● DIRECTIONS
Print each line exactly as it is given.

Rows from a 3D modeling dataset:
• • • • • • •

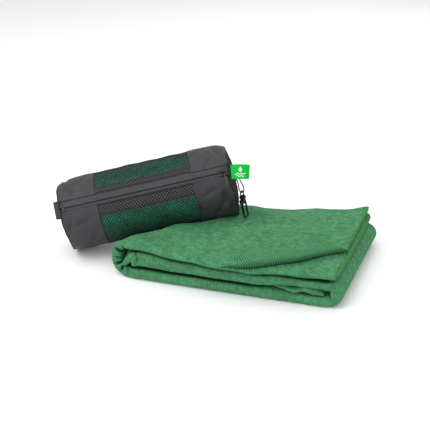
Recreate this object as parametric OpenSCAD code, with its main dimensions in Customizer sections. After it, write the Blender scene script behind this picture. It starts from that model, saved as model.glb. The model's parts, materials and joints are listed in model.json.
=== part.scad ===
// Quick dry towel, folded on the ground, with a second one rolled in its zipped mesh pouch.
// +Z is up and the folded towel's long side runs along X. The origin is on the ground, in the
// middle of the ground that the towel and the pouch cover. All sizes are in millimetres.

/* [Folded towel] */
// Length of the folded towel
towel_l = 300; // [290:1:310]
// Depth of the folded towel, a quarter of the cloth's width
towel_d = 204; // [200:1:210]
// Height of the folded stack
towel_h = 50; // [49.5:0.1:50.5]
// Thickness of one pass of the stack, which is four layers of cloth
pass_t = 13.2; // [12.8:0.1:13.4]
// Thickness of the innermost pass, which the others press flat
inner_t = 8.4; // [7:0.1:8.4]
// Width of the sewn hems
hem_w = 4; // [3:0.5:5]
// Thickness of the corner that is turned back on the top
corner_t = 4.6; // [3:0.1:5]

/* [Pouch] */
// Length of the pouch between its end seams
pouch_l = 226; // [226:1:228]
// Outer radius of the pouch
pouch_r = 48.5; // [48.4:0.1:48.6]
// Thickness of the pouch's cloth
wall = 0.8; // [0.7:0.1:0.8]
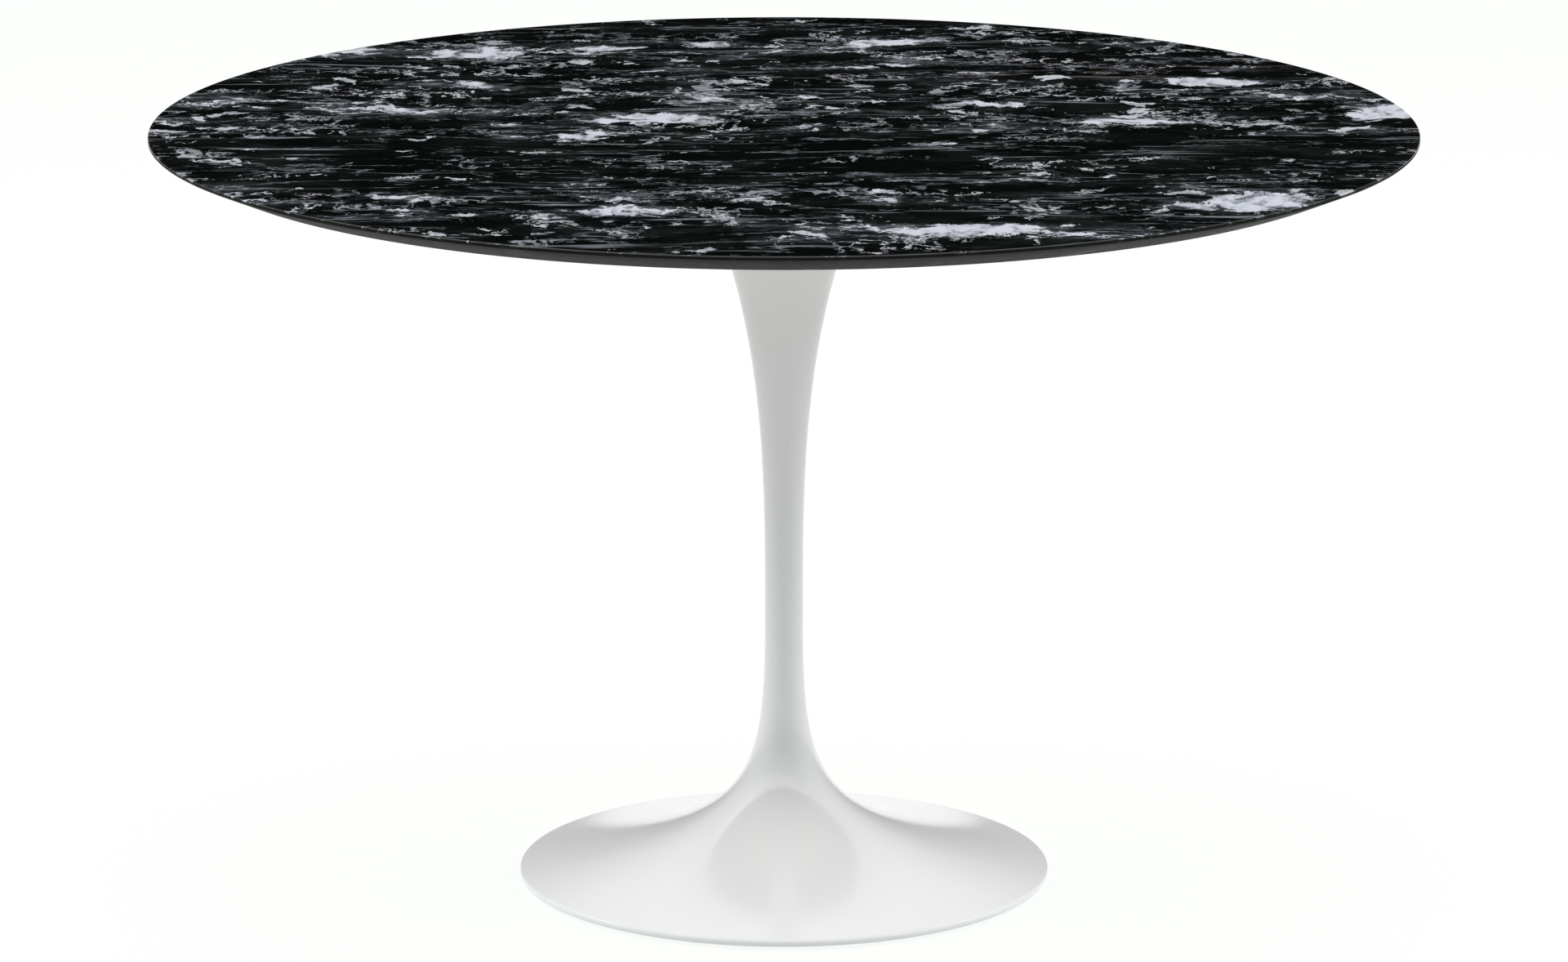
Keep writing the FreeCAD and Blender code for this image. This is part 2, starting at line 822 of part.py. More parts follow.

• • • • • • •

● SOLUTION TO THE EXERCISE
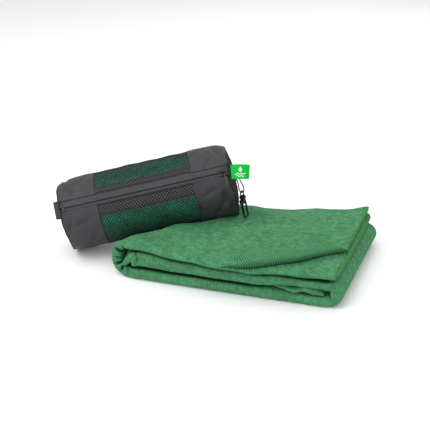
Recreate this object as parametric OpenSCAD code, with its main dimensions in Customizer sections. After it, write the Blender scene script behind this picture. It starts from that model, saved as model.glb. The model's parts, materials and joints are listed in model.json.
=== part.scad ===
// Quick dry towel, folded on the ground, with a second one rolled in its zipped mesh pouch.
// +Z is up and the folded towel's long side runs along X. The origin is on the ground, in the
// middle of the ground that the towel and the pouch cover. All sizes are in millimetres.

/* [Folded towel] */
// Length of the folded towel
towel_l = 300; // [290:1:310]
// Depth of the folded towel, a quarter of the cloth's width
towel_d = 204; // [200:1:210]
// Height of the folded stack
towel_h = 50; // [49.5:0.1:50.5]
// Thickness of one pass of the stack, which is four layers of cloth
pass_t = 13.2; // [12.8:0.1:13.4]
// Thickness of the innermost pass, which the others press flat
inner_t = 8.4; // [7:0.1:8.4]
// Width of the sewn hems
hem_w = 4; // [3:0.5:5]
// Thickness of the corner that is turned back on the top
corner_t = 4.6; // [3:0.1:5]

/* [Pouch] */
// Length of the pouch between its end seams
pouch_l = 226; // [226:1:228]
// Outer radius of the pouch
pouch_r = 48.5; // [48.4:0.1:48.6]
// Thickness of the pouch's cloth
wall = 0.8; // [0.7:0.1:0.8]
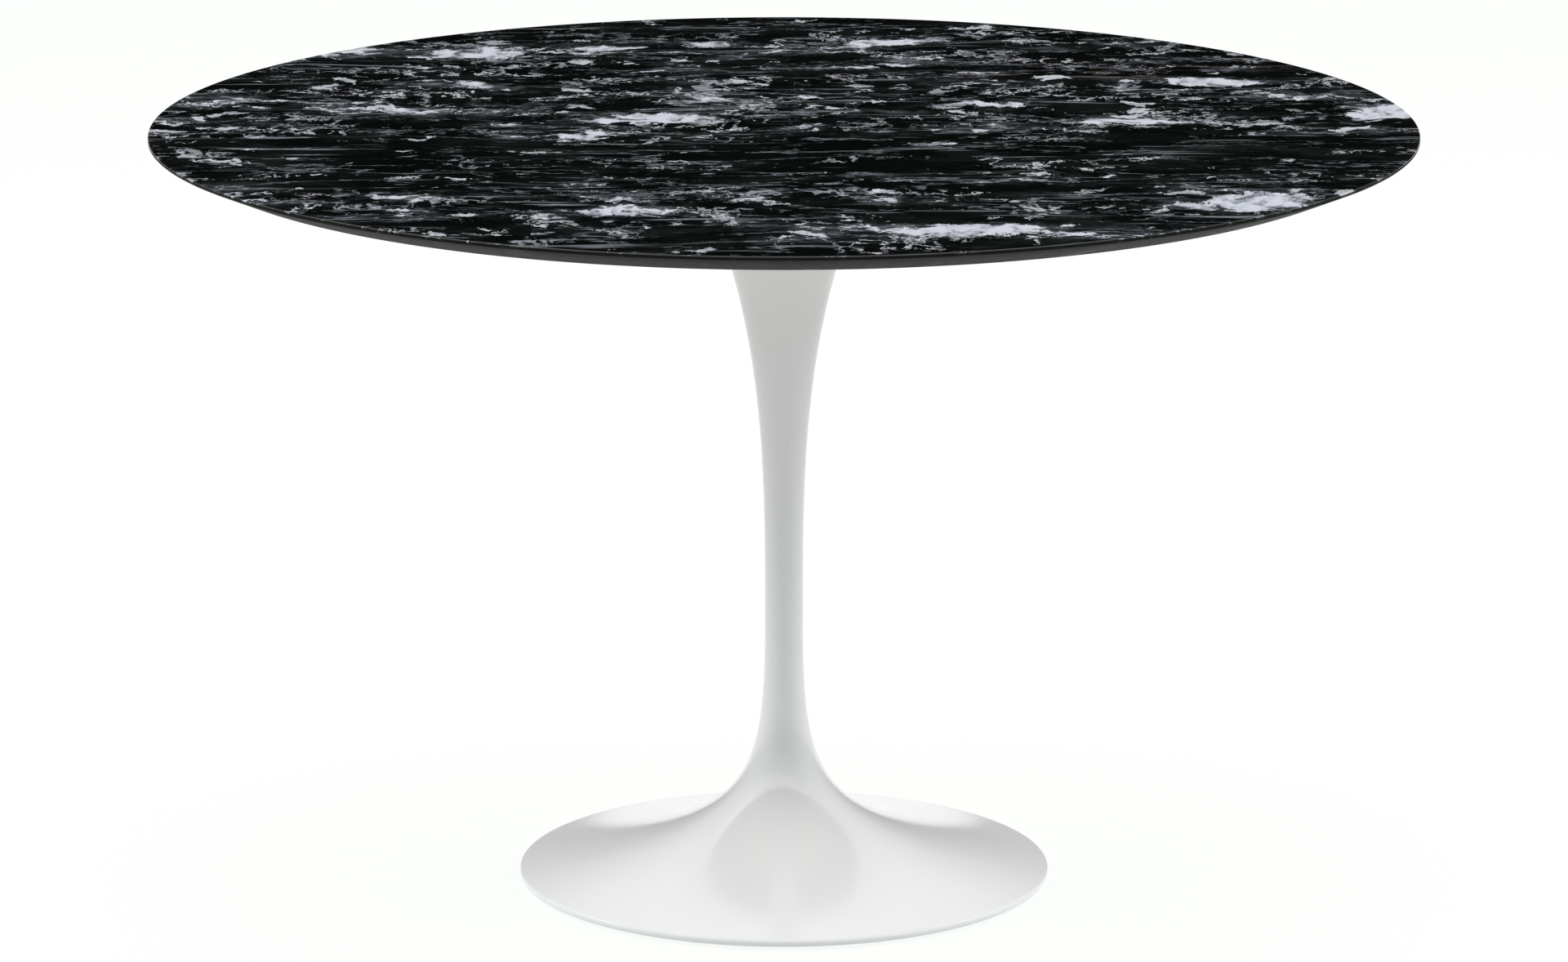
Keep writing the FreeCAD and Blender code for this image. This is part 2, starting at line 822 of part.py. More parts follow.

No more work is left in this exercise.